The gist of the tobacco industry’s advertisements will be that governments affect personal rights too much and they are affecting smokers “”rights” too much. The Canberra Times disagrees with what they are saying, but will defend their right to say it. Indeed, the final result will probably be worthwhile. Vigorous testing of ideas in an open society is one of the best ways for the truth to emerge. A similar result emerged from the earlier health argument about tobacco. For a long time, the tobacco industry asserted that smoking was not injurious to health or failing that it asserted that the case had not been proven. As a result health researchers had to continually re-test the ground against the onslaught of misleading counter-propaganda. The result is now that if there is no other epidemiological link more soundly demonstrated than that between tobacco and ill-health.
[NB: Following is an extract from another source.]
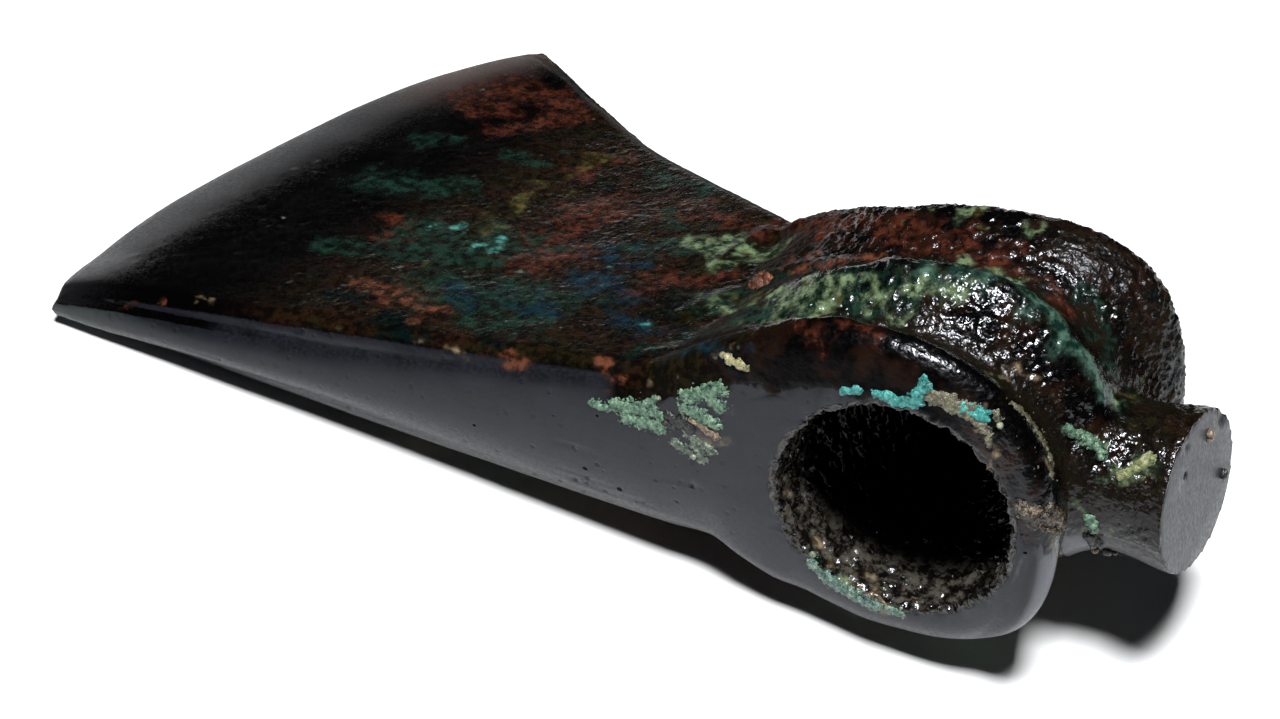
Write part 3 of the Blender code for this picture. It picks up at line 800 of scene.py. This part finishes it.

As the tobacco industry attempts to champion the “”rights” of smokers, the counter-arguments will similarly be put. The result will be gloriously counter-productive for the tobacco industry. More people will agree with the proposition that smokers infringe people’s rights, not the other way around. Eventually, smoking will only be tolerated outdoors, and even then where there is reasonable distance from others. Smokers will rightly be confined to outdoors. If the tobacco industry is going to argue that recent restrictions on smoking in public places or work places are restrictions of personal freedom, it will be rebutted. Rather it is an act of balancing the personal freedom of two groups: smokers and non-smokers. Very reasonably, governments have said the rights of non-smokers in these places are infringed by smokers.

As smokers are doing the active, polluting act, they should give. The tobacco industry has chanted the mantra that if something is legal it should be legal to advertise it. It is an argument of logical form over good sense. Tobacco contains fearsomely addictive nicotine. No ban on its possession and sale will work _ just a prohibition has not worked with other drugs. That does not mean to say that those who sell it should be allowed to actively encourage its use. Rather, nicotine addicts should be encouraged to give up and if they can’t be tolerated provided they do not harm others with their smoke. As the tobacco industry uses its legitimate freedom of political speech to oppose additional taxes on tobacco and to oppose government money being spent on anti-tobacco education, the counter-arguments will be put with equal or greater force.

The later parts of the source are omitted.